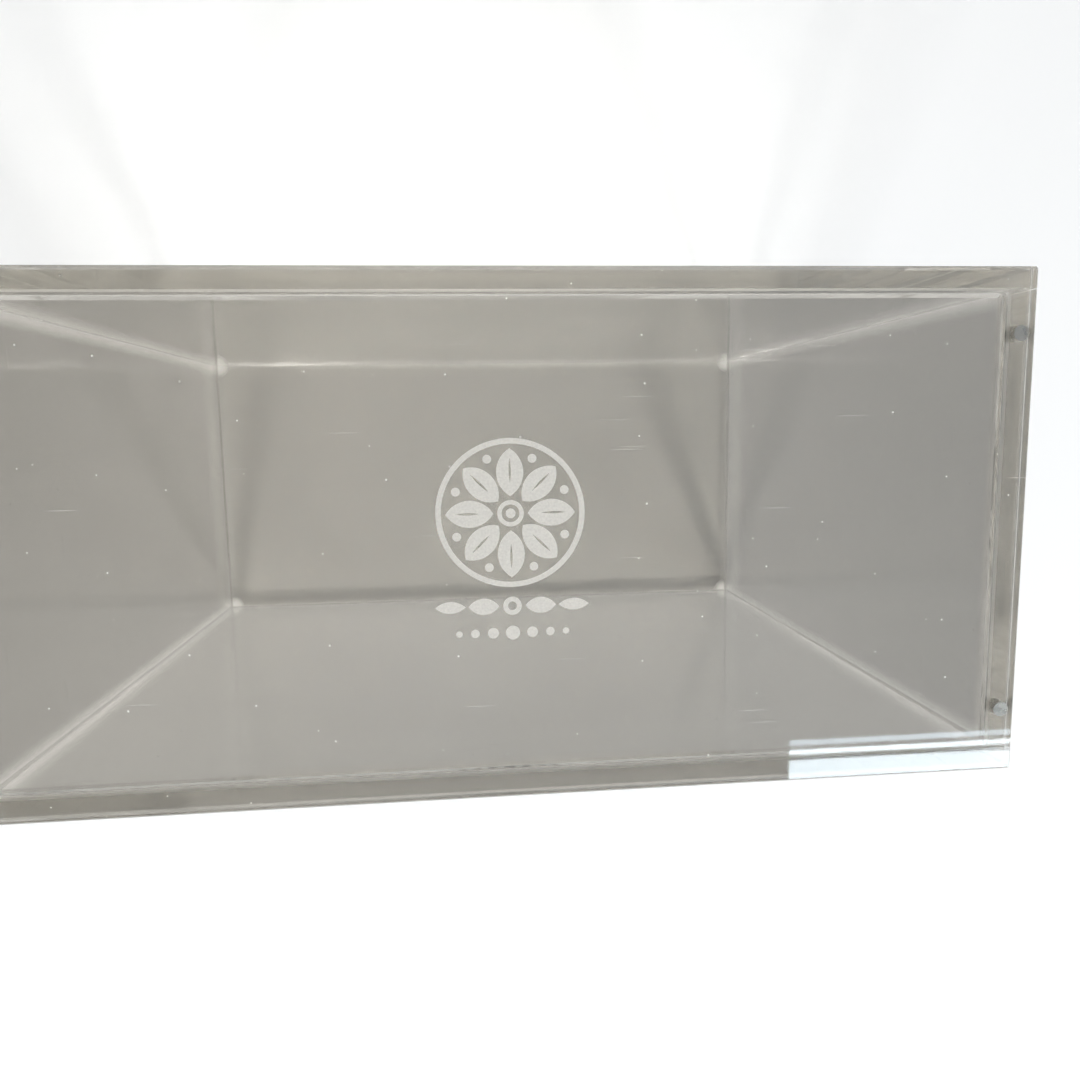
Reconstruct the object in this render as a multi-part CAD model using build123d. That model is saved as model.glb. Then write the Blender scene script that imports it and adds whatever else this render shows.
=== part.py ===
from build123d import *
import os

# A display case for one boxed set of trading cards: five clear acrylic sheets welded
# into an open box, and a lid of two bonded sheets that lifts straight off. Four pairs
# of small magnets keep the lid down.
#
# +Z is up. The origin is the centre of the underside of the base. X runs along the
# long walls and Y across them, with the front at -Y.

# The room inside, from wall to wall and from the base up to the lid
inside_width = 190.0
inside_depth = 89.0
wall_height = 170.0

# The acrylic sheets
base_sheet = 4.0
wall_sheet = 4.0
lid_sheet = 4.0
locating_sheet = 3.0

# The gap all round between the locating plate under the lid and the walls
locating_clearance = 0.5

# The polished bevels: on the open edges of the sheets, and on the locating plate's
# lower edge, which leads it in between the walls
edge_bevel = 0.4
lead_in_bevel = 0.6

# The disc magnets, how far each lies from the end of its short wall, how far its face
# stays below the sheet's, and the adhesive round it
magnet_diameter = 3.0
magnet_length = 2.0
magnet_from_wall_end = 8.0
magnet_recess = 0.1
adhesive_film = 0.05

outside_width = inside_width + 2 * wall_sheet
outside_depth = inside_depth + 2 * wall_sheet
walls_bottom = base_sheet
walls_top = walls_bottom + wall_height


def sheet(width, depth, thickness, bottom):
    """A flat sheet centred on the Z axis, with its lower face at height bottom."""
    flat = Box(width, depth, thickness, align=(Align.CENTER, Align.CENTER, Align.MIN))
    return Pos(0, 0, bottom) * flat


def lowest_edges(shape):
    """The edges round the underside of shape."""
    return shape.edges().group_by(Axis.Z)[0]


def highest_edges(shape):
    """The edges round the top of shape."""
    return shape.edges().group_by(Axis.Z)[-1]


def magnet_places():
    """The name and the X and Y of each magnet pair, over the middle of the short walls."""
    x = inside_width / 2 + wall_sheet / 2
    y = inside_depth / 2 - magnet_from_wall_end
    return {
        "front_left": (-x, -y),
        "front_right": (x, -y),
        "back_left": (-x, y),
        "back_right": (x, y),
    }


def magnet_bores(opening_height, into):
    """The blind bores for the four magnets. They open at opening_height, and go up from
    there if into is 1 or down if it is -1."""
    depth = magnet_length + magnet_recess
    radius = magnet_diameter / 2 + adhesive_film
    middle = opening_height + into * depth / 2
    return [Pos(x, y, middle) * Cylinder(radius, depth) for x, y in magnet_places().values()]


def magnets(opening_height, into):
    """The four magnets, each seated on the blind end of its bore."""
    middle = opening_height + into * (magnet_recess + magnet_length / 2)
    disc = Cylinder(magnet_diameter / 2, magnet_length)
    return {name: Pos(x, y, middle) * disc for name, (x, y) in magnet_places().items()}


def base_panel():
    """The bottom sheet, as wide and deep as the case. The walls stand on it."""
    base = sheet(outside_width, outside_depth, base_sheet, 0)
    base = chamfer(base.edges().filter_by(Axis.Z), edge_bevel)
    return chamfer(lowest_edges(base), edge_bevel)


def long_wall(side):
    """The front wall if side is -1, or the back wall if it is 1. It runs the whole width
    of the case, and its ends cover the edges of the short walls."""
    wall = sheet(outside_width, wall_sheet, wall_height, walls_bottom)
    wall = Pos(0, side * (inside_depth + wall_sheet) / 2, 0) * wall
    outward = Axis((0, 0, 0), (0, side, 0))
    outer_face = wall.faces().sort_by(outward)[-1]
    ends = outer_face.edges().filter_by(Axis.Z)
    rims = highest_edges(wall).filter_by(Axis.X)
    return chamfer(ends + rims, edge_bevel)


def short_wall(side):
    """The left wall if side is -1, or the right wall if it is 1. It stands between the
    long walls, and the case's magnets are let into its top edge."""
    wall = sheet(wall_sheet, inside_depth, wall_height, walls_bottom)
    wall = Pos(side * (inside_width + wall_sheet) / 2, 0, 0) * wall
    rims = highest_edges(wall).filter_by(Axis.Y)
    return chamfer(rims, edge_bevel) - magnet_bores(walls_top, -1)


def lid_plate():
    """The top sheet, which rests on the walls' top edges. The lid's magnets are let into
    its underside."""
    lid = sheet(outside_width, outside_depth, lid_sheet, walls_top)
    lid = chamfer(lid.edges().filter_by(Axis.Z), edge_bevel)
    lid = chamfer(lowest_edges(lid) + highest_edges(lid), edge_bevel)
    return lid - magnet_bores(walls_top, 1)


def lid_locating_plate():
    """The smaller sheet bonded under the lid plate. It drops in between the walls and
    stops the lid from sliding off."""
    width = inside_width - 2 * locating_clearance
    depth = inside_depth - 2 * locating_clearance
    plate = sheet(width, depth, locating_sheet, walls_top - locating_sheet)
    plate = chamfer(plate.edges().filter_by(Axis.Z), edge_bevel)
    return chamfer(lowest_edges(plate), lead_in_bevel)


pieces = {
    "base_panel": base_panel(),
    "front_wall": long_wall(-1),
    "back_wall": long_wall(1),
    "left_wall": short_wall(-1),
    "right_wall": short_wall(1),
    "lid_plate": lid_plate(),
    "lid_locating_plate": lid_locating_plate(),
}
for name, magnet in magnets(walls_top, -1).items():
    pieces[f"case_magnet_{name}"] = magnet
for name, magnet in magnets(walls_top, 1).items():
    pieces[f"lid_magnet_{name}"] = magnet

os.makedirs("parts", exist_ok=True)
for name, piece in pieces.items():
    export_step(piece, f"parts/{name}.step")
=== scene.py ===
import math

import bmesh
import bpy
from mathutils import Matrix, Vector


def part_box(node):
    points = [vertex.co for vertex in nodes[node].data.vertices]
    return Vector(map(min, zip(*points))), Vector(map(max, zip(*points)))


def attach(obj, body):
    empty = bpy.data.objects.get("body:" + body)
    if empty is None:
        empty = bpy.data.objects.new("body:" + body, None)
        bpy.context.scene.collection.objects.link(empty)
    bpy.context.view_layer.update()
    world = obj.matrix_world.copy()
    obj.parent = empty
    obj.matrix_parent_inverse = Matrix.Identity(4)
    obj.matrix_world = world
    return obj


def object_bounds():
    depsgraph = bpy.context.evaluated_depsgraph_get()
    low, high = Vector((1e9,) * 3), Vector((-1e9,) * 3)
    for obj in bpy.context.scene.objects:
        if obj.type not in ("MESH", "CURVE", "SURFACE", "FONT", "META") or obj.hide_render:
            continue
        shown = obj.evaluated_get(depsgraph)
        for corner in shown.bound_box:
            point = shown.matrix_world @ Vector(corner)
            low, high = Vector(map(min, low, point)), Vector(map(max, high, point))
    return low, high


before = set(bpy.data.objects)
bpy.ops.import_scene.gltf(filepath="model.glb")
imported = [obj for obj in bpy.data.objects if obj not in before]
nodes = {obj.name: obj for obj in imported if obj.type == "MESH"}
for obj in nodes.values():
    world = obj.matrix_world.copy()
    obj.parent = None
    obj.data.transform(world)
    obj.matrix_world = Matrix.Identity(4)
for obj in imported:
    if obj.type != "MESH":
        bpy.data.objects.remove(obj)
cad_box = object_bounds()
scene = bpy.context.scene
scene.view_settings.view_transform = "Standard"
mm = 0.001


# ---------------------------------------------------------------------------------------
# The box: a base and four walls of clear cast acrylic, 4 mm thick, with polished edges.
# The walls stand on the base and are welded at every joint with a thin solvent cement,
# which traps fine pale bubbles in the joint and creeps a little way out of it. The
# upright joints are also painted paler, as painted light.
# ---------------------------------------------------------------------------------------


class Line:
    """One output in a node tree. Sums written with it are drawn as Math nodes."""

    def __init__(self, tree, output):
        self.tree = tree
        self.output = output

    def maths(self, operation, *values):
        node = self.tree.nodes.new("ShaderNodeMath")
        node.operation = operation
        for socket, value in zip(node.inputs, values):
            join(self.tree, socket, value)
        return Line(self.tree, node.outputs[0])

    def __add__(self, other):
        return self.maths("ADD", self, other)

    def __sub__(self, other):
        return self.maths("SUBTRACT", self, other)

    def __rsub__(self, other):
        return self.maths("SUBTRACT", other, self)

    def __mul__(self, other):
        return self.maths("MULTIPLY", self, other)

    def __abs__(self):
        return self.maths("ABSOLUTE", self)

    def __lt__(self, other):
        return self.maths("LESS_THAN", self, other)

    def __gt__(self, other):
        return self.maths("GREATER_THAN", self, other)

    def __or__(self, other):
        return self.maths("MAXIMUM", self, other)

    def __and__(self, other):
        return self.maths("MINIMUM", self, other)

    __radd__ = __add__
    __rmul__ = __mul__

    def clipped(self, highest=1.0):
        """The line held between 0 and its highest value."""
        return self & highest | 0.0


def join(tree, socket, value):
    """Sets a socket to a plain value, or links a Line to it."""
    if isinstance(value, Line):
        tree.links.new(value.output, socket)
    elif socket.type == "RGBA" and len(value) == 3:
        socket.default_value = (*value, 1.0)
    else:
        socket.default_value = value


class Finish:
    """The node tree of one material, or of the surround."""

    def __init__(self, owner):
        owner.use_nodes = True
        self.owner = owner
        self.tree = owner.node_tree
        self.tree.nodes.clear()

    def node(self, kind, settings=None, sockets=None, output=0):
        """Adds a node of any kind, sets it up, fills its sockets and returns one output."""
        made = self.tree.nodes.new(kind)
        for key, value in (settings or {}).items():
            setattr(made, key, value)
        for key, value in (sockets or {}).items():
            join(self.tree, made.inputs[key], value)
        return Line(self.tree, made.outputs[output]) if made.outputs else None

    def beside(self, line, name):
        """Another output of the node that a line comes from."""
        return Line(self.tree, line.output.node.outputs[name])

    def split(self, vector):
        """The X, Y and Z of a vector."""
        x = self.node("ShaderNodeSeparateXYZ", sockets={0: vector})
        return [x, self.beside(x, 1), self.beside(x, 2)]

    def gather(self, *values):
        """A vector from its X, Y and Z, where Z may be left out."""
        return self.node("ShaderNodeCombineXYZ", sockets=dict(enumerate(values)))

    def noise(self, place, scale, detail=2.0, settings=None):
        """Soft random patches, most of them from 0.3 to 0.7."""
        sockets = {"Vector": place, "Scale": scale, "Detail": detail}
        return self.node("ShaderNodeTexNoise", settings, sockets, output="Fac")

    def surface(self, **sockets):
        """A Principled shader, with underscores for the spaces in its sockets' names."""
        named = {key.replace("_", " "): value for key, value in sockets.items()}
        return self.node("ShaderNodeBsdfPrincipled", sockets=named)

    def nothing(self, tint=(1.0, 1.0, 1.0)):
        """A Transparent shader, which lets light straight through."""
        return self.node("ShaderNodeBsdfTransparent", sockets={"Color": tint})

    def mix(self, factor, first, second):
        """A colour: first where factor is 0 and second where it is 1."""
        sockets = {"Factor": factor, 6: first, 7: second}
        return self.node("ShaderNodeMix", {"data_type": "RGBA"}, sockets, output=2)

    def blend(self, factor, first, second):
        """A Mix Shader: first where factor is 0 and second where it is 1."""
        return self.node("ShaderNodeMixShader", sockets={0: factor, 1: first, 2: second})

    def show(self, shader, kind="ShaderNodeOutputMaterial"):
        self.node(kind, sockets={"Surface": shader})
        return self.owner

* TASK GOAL
Transcribe exactly, and only, the lines beginning at the line containing "depth = inside_depth - 2" and ending at the line containing "low, high = Vector((1e9,)", both inclusive.

* RIGHT ANSWER
    depth = inside_depth - 2 * locating_clearance
    plate = sheet(width, depth, locating_sheet, walls_top - locating_sheet)
    plate = chamfer(plate.edges().filter_by(Axis.Z), edge_bevel)
    return chamfer(lowest_edges(plate), lead_in_bevel)


pieces = {
    "base_panel": base_panel(),
    "front_wall": long_wall(-1),
    "back_wall": long_wall(1),
    "left_wall": short_wall(-1),
    "right_wall": short_wall(1),
    "lid_plate": lid_plate(),
    "lid_locating_plate": lid_locating_plate(),
}
for name, magnet in magnets(walls_top, -1).items():
    pieces[f"case_magnet_{name}"] = magnet
for name, magnet in magnets(walls_top, 1).items():
    pieces[f"lid_magnet_{name}"] = magnet

os.makedirs("parts", exist_ok=True)
for name, piece in pieces.items():
    export_step(piece, f"parts/{name}.step")
=== scene.py ===
import math

import bmesh
import bpy
from mathutils import Matrix, Vector


def part_box(node):
    points = [vertex.co for vertex in nodes[node].data.vertices]
    return Vector(map(min, zip(*points))), Vector(map(max, zip(*points)))


def attach(obj, body):
    empty = bpy.data.objects.get("body:" + body)
    if empty is None:
        empty = bpy.data.objects.new("body:" + body, None)
        bpy.context.scene.collection.objects.link(empty)
    bpy.context.view_layer.update()
    world = obj.matrix_world.copy()
    obj.parent = empty
    obj.matrix_parent_inverse = Matrix.Identity(4)
    obj.matrix_world = world
    return obj


def object_bounds():
    depsgraph = bpy.context.evaluated_depsgraph_get()
    low, high = Vector((1e9,) * 3), Vector((-1e9,) * 3)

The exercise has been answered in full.